Gaza reporter: It's more than a job for me

Gaza reporter: It's more than a job for me

Noor Harazeen has plenty to worry about. Her husband. Her two children. Her elderly parents. And the deadly battle raging all around them. 

Harazeen is CGTN's correspondent in Gaza. She covers a conflict that's claimed the lives of more than 15,000 people in just under 60 days. She knows she could be next, but that's one thing she's not worried about. "I understand it's not safe," says Harazeen. "But journalists here have lost that sense of being afraid. And it's my responsibility to stand in front of the camera, and share what's happening - no matter what.”


WATCH: Noor Harazeen reporting from Gaza as Israeli shells explode nearby (October 12)

Harazeen has worked as a journalist in Gaza for nearly a decade, but nothing could have prepared her for the events of October 7. Hamas militants launched surprise attacks inside Israel, killing more than 1,200 people. The country's defense force began a series of airstrikes later that day. "It took me a while to understand what was happening," says Harazeen. "At first, we just heard the bombing. Then, I realized this would be a long-term conflict.”

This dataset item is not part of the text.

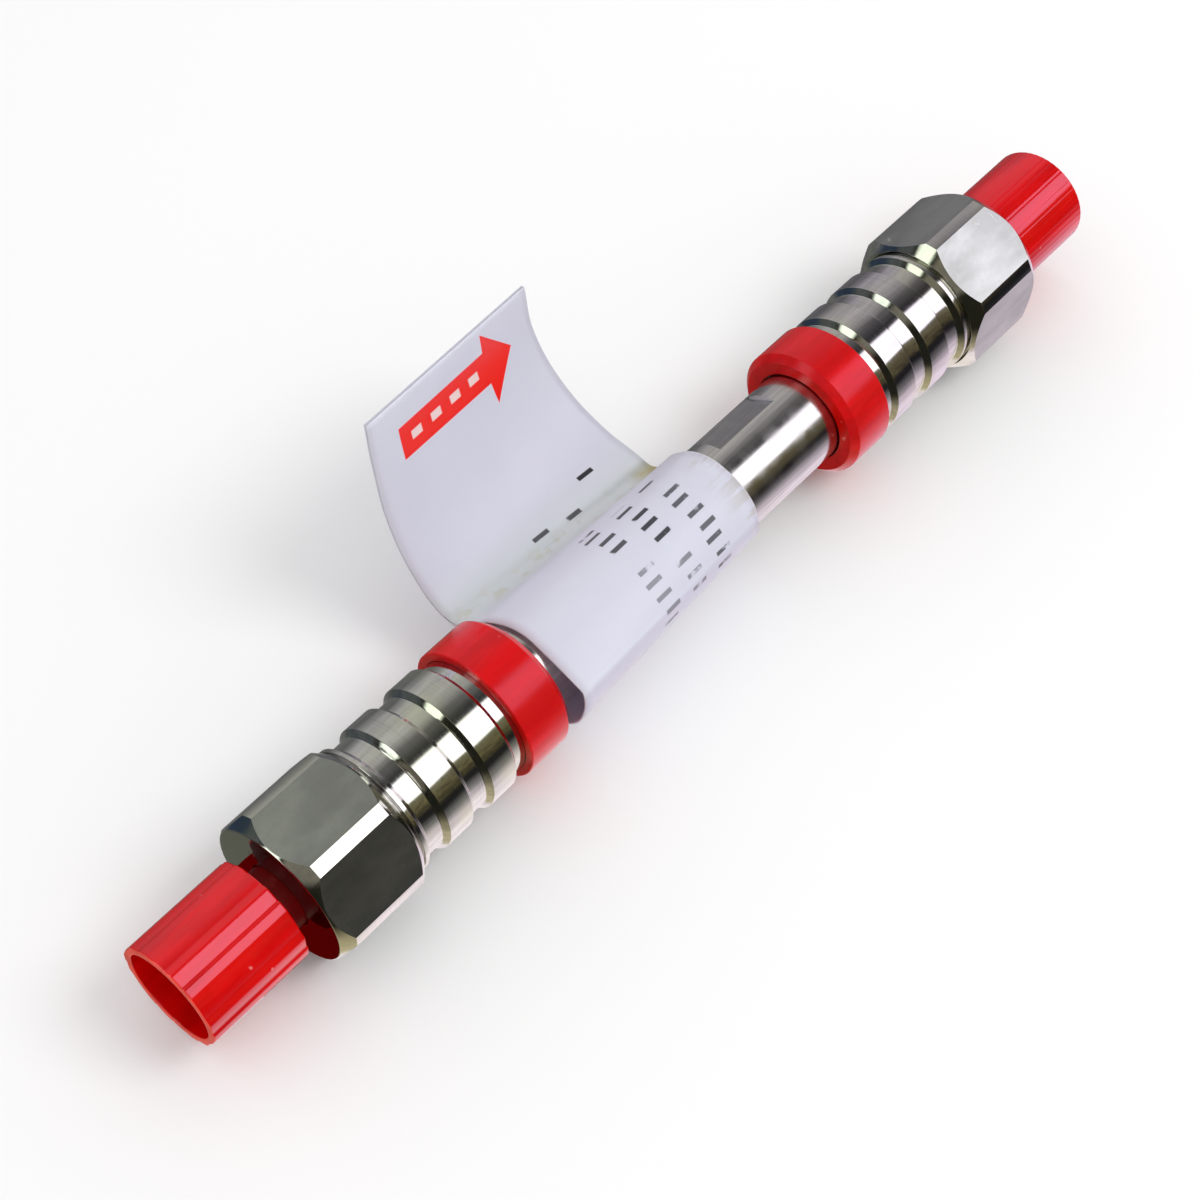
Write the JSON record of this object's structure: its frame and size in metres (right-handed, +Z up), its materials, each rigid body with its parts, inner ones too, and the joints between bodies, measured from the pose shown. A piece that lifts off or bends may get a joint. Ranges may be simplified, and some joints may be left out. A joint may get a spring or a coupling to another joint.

Israel's military issued a statement on October 13, urging residents to flee northern Gaza before it started a full-scale assault. Harazeen decided to head south with her husband and children. She asked her parents to join them, but they refused. "They said they would not leave. I begged them. I even fought with them, just to come with us," says Harazeen. 

But they stayed behind, eventually taking shelter in a hospital. The building offered respite from the bombing, but it soon became clear that it wasn't safe. Harazeen wasn't sure how they would get out, or even if they were still alive. "We had no communication - no networks, no landlines, no internet. I spent days trying to get answers.”

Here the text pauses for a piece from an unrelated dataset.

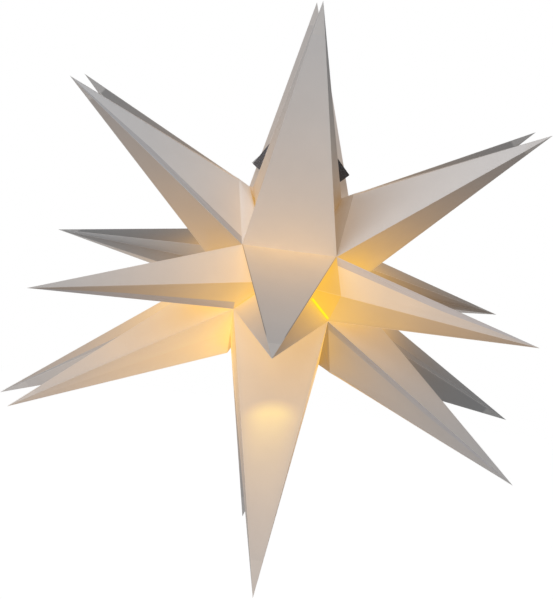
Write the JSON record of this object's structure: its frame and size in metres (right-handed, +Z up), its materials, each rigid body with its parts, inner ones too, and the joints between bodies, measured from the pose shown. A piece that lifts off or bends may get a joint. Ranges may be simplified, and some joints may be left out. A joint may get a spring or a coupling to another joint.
{
  "type": "moravian star pendant",
  "caption": "Hanging folded-sheet star lantern with long hollow spikes, hook-and-loop closure at the top seam, cable gland, lampholder and globe lamp inside.",
  "frame": {"origin": "centre of the cable entry at the top of the cable gland", "axes": "+Z up along the cable, X along the fold axis of the star (left to right in the picture), -Y to the front"},
  "size_m": [0.47, 0.6, 0.5032],
  "materials": {
    "star_sheet": "satin translucent polypropylene sheet, lit warm from inside",
    "tongue_sheet": "satin white polypropylene sheet",
    "loop_pile": "short brushed loops",
    "hook_tape": "woven tape with stiff hooks",
    "black_nylon": "fine moulded texture",
    "black_rubber": "matt",
    "zinc_steel": "zinc plated",
    "contact_brass": "pressed sheet",
    "porcelain": "glazed insulating insert",
    "black_glass": "glossy insulator",
    "nickel_shell": "nickel plated thread",
    "lamp_white": "moulded white",
    "opal_globe": "opal diffuser, lit"
  },
  "bodies": {
    "shade": {"spike_front_left": "star_sheet", "spike_front_middle": "star_sheet", "spike_front_right": "star_sheet", "spike_top_front_left": "star_sheet", "spike_top_front_middle": "star_sheet", "spike_top_front_right": "star_sheet", "spike_top_rear_left": "star_sheet", "spike_top_rear_middle": "star_sheet", "spike_top_rear_right": "star_sheet", "spike_rear_left": "star_sheet", "spike_rear_middle": "star_sheet", "spike_rear_right": "star_sheet", "spike_bottom_rear_left": "star_sheet", "spike_bottom_rear_middle": "star_sheet", "spike_bottom_rear_right": "star_sheet", "spike_bottom_front_left": "star_sheet", "spike_bottom_front_middle": "star_sheet", "spike_bottom_front_right": "star_sheet", "closure_ply_front_left": "tongue_sheet", "closure_loop_pad_left": "loop_pile", "closure_ply_front_right": "tongue_sheet", "closure_loop_pad_right": "loop_pile", "gland_dome_nut": "black_nylon", "gland_body": "black_nylon", "gland_locknut": "black_nylon", "gland_seal": "black_rubber", "gland_washer": "zinc_steel", "gland_saddle": "black_rubber", "holder_cap": "black_nylon", "holder_body": "black_nylon", "holder_clamp_ring": "black_nylon", "holder_insert": "porcelain", "holder_centre_contact": "contact_brass", "holder_screw_shell": "contact_brass", "holder_terminal_screws": "zinc_steel"},
    "closure_flap_left": {"closure_ply_rear_left": "tongue_sheet", "closure_hook_pad_left": "hook_tape"},
    "closure_flap_right": {"closure_ply_rear_right": "tongue_sheet", "closure_hook_pad_right": "hook_tape"},
    "lamp": {"lamp_tip_contact": "zinc_steel", "lamp_insulator": "black_glass", "lamp_screw_cap": "nickel_shell", "lamp_collar": "lamp_white", "lamp_globe": "opal_globe", "lamp_board": "lamp_white"}
  },
  "joints": [
    {"name": "closure_peel_left", "type": "hinge", "parent": "shade", "child": "closure_flap_left", "pos_m": [-0.0225, 0.00175, -0.0288], "axis": [-1, 0, 0], "range_deg": [0, 35], "stiffness_Nm_per_rad": 0.003},
    {"name": "closure_peel_right", "type": "hinge", "parent": "shade", "child": "closure_flap_right", "pos_m": [0.0225, 0.00175, -0.0288], "axis": [-1, 0, 0], "range_deg": [0, 35], "stiffness_Nm_per_rad": 0.003},
    {"name": "lamp_turn", "type": "hinge", "parent": "shade", "child": "lamp", "pos_m": [0, 0, -0.09], "axis": [0, 0, -1], "range_deg": [0, 1260]}
  ]
}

Harazeen says her parents were part of a group of 80 people who managed to flee the hospital. She met them in southern Gaza, embracing her father before breaking into a sprint when she saw her mother. She nestled her head under the elderly woman's shoulder, sobbing as the reality set in - finally, her family was safe. "This was one of the hardest moments - getting my parents here," says Harazeen. "It was hell.”


WATCH: Harazeen sees her parents for the first time since they fled northern Gaza

There have been other moments that have tested Harazeen's strength. Her 13-year-old cousin suffered critical injuries to both legs, his right hand and stomach. She's also watched people rush their loved ones to hospital in the aftermath of a missile strike. Harazeen almost broke down in tears while reporting live from the Al-Aqsa Martyrs Hospital in central Gaza. Ambulances raced to the entrance, delivering young children - burned, battered and maimed. For many, it was too late. "We witness the injuries of the children day and night. And it reminds me, actually, of my two kids. And it leaves a very deep pain in my heart.”

That pain may linger for some time. Harazeen thinks most Gaza residents will struggle with the effects of trauma when the conflict is over. She says she already has her own psychological scars. "I reached a point where I could see hundreds of bodies and not shed a tear. Then I would go to bed that night, and think about it, and then cry.”


WATCH: CGTN's Noor Harazeen reports from Gaza as children are rushed to hospital (October 14)

The past seven weeks have been some of the most difficult of Harazeen's life. But she says she's never thought of quitting the profession. "Millions of people are hearing what I'm saying about the latest in Gaza. They're hearing the real news on the ground. This is my responsibility. And this is more than a job for me.”